Work to do – Reproduce the following material exactly, including every line.

Dataset content –

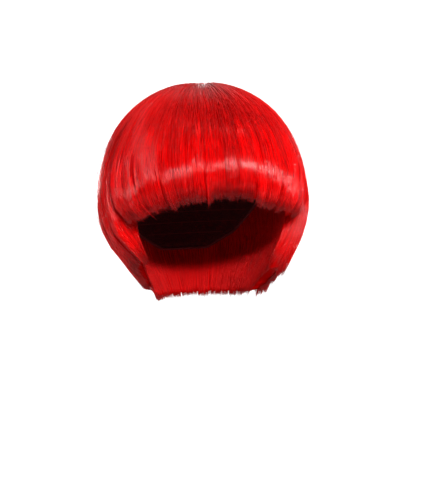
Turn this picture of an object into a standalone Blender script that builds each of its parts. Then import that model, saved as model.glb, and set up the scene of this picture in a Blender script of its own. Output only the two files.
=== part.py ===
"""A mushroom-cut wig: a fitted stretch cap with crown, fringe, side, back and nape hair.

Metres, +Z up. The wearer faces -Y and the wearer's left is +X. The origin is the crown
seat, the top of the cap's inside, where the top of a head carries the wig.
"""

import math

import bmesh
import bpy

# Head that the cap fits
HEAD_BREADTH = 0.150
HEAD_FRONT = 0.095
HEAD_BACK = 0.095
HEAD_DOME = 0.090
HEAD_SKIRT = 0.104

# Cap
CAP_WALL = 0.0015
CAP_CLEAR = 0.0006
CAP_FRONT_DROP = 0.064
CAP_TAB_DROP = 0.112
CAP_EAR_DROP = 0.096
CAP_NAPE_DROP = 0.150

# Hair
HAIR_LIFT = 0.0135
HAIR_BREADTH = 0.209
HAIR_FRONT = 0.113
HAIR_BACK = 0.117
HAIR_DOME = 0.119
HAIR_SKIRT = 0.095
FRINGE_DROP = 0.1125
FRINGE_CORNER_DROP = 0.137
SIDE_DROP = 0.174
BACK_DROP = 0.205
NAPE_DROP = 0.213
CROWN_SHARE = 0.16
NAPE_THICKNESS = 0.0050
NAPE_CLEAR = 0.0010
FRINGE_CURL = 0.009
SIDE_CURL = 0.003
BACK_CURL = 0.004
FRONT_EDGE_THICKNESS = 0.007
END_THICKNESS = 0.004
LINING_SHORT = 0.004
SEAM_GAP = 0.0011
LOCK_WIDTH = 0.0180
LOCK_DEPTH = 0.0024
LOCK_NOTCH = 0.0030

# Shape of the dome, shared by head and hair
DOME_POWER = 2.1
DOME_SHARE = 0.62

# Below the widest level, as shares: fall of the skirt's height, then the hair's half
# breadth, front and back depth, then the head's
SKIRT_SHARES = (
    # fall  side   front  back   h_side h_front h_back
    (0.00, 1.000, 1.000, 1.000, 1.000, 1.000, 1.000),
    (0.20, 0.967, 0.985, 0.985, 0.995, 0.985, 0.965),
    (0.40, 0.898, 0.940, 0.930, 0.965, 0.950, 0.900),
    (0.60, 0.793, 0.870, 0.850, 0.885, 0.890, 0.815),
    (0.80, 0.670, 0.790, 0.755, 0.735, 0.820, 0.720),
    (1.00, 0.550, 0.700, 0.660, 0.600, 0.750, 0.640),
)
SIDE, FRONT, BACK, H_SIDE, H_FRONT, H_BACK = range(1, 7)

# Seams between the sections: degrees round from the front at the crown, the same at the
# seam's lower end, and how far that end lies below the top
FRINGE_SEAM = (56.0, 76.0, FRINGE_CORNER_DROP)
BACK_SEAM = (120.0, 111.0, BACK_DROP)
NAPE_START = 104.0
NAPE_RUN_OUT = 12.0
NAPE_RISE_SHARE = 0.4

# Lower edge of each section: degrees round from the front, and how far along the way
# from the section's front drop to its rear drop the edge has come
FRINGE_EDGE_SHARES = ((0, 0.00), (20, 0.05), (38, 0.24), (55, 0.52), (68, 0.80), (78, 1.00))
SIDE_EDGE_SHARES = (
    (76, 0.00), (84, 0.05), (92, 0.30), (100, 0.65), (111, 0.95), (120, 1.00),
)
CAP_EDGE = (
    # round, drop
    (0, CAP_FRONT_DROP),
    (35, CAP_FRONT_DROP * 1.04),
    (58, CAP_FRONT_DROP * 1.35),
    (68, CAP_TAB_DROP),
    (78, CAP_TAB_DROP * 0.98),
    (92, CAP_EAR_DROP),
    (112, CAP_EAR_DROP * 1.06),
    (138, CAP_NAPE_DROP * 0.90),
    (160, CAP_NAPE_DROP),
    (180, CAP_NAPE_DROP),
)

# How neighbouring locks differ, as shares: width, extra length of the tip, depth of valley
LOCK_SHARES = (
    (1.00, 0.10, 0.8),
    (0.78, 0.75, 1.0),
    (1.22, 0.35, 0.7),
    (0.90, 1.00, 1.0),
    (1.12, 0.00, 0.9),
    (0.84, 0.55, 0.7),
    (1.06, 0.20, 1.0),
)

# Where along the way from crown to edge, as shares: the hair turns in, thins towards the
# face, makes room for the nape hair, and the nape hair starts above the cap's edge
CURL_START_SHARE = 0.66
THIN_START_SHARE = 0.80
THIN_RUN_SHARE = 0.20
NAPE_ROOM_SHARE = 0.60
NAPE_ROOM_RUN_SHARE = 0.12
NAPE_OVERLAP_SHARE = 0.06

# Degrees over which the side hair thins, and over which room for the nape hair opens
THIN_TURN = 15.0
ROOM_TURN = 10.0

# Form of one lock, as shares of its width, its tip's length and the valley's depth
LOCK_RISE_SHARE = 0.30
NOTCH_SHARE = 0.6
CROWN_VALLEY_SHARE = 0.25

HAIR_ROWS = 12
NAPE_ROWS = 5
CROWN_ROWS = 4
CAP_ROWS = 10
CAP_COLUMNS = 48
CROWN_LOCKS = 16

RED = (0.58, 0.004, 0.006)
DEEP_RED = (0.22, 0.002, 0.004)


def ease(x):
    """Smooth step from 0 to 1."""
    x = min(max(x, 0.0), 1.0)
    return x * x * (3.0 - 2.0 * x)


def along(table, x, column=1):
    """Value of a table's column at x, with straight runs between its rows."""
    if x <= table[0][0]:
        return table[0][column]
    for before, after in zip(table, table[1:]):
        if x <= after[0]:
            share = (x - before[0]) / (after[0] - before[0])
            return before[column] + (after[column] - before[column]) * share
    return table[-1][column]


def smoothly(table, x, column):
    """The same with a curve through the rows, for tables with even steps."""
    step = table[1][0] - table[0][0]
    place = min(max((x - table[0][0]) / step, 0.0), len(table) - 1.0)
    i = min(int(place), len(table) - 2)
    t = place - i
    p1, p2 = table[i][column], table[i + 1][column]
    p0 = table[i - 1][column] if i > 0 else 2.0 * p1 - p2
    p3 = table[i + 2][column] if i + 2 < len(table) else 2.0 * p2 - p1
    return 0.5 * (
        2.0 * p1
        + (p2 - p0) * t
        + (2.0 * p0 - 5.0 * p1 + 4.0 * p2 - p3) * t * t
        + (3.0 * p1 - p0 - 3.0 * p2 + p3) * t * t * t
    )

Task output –
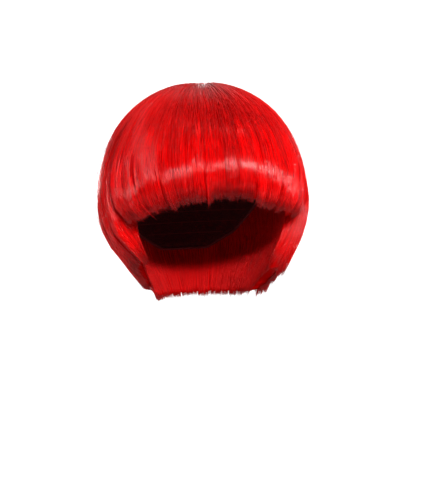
Turn this picture of an object into a standalone Blender script that builds each of its parts. Then import that model, saved as model.glb, and set up the scene of this picture in a Blender script of its own. Output only the two files.
=== part.py ===
"""A mushroom-cut wig: a fitted stretch cap with crown, fringe, side, back and nape hair.

Metres, +Z up. The wearer faces -Y and the wearer's left is +X. The origin is the crown
seat, the top of the cap's inside, where the top of a head carries the wig.
"""

import math

import bmesh
import bpy

# Head that the cap fits
HEAD_BREADTH = 0.150
HEAD_FRONT = 0.095
HEAD_BACK = 0.095
HEAD_DOME = 0.090
HEAD_SKIRT = 0.104

# Cap
CAP_WALL = 0.0015
CAP_CLEAR = 0.0006
CAP_FRONT_DROP = 0.064
CAP_TAB_DROP = 0.112
CAP_EAR_DROP = 0.096
CAP_NAPE_DROP = 0.150

# Hair
HAIR_LIFT = 0.0135
HAIR_BREADTH = 0.209
HAIR_FRONT = 0.113
HAIR_BACK = 0.117
HAIR_DOME = 0.119
HAIR_SKIRT = 0.095
FRINGE_DROP = 0.1125
FRINGE_CORNER_DROP = 0.137
SIDE_DROP = 0.174
BACK_DROP = 0.205
NAPE_DROP = 0.213
CROWN_SHARE = 0.16
NAPE_THICKNESS = 0.0050
NAPE_CLEAR = 0.0010
FRINGE_CURL = 0.009
SIDE_CURL = 0.003
BACK_CURL = 0.004
FRONT_EDGE_THICKNESS = 0.007
END_THICKNESS = 0.004
LINING_SHORT = 0.004
SEAM_GAP = 0.0011
LOCK_WIDTH = 0.0180
LOCK_DEPTH = 0.0024
LOCK_NOTCH = 0.0030

# Shape of the dome, shared by head and hair
DOME_POWER = 2.1
DOME_SHARE = 0.62

# Below the widest level, as shares: fall of the skirt's height, then the hair's half
# breadth, front and back depth, then the head's
SKIRT_SHARES = (
    # fall  side   front  back   h_side h_front h_back
    (0.00, 1.000, 1.000, 1.000, 1.000, 1.000, 1.000),
    (0.20, 0.967, 0.985, 0.985, 0.995, 0.985, 0.965),
    (0.40, 0.898, 0.940, 0.930, 0.965, 0.950, 0.900),
    (0.60, 0.793, 0.870, 0.850, 0.885, 0.890, 0.815),
    (0.80, 0.670, 0.790, 0.755, 0.735, 0.820, 0.720),
    (1.00, 0.550, 0.700, 0.660, 0.600, 0.750, 0.640),
)
SIDE, FRONT, BACK, H_SIDE, H_FRONT, H_BACK = range(1, 7)

# Seams between the sections: degrees round from the front at the crown, the same at the
# seam's lower end, and how far that end lies below the top
FRINGE_SEAM = (56.0, 76.0, FRINGE_CORNER_DROP)
BACK_SEAM = (120.0, 111.0, BACK_DROP)
NAPE_START = 104.0
NAPE_RUN_OUT = 12.0
NAPE_RISE_SHARE = 0.4

# Lower edge of each section: degrees round from the front, and how far along the way
# from the section's front drop to its rear drop the edge has come
FRINGE_EDGE_SHARES = ((0, 0.00), (20, 0.05), (38, 0.24), (55, 0.52), (68, 0.80), (78, 1.00))
SIDE_EDGE_SHARES = (
    (76, 0.00), (84, 0.05), (92, 0.30), (100, 0.65), (111, 0.95), (120, 1.00),
)
CAP_EDGE = (
    # round, drop
    (0, CAP_FRONT_DROP),
    (35, CAP_FRONT_DROP * 1.04),
    (58, CAP_FRONT_DROP * 1.35),
    (68, CAP_TAB_DROP),
    (78, CAP_TAB_DROP * 0.98),
    (92, CAP_EAR_DROP),
    (112, CAP_EAR_DROP * 1.06),
    (138, CAP_NAPE_DROP * 0.90),
    (160, CAP_NAPE_DROP),
    (180, CAP_NAPE_DROP),
)

# How neighbouring locks differ, as shares: width, extra length of the tip, depth of valley
LOCK_SHARES = (
    (1.00, 0.10, 0.8),
    (0.78, 0.75, 1.0),
    (1.22, 0.35, 0.7),
    (0.90, 1.00, 1.0),
    (1.12, 0.00, 0.9),
    (0.84, 0.55, 0.7),
    (1.06, 0.20, 1.0),
)

# Where along the way from crown to edge, as shares: the hair turns in, thins towards the
# face, makes room for the nape hair, and the nape hair starts above the cap's edge
CURL_START_SHARE = 0.66
THIN_START_SHARE = 0.80
THIN_RUN_SHARE = 0.20
NAPE_ROOM_SHARE = 0.60
NAPE_ROOM_RUN_SHARE = 0.12
NAPE_OVERLAP_SHARE = 0.06

# Degrees over which the side hair thins, and over which room for the nape hair opens
THIN_TURN = 15.0
ROOM_TURN = 10.0

# Form of one lock, as shares of its width, its tip's length and the valley's depth
LOCK_RISE_SHARE = 0.30
NOTCH_SHARE = 0.6
CROWN_VALLEY_SHARE = 0.25

HAIR_ROWS = 12
NAPE_ROWS = 5
CROWN_ROWS = 4
CAP_ROWS = 10
CAP_COLUMNS = 48
CROWN_LOCKS = 16

RED = (0.58, 0.004, 0.006)
DEEP_RED = (0.22, 0.002, 0.004)


def ease(x):
    """Smooth step from 0 to 1."""
    x = min(max(x, 0.0), 1.0)
    return x * x * (3.0 - 2.0 * x)


def along(table, x, column=1):
    """Value of a table's column at x, with straight runs between its rows."""
    if x <= table[0][0]:
        return table[0][column]
    for before, after in zip(table, table[1:]):
        if x <= after[0]:
            share = (x - before[0]) / (after[0] - before[0])
            return before[column] + (after[column] - before[column]) * share
    return table[-1][column]


def smoothly(table, x, column):
    """The same with a curve through the rows, for tables with even steps."""
    step = table[1][0] - table[0][0]
    place = min(max((x - table[0][0]) / step, 0.0), len(table) - 1.0)
    i = min(int(place), len(table) - 2)
    t = place - i
    p1, p2 = table[i][column], table[i + 1][column]
    p0 = table[i - 1][column] if i > 0 else 2.0 * p1 - p2
    p3 = table[i + 2][column] if i + 2 < len(table) else 2.0 * p2 - p1
    return 0.5 * (
        2.0 * p1
        + (p2 - p0) * t
        + (2.0 * p0 - 5.0 * p1 + 4.0 * p2 - p3) * t * t
        + (3.0 * p1 - p0 - 3.0 * p2 + p3) * t * t * t
    )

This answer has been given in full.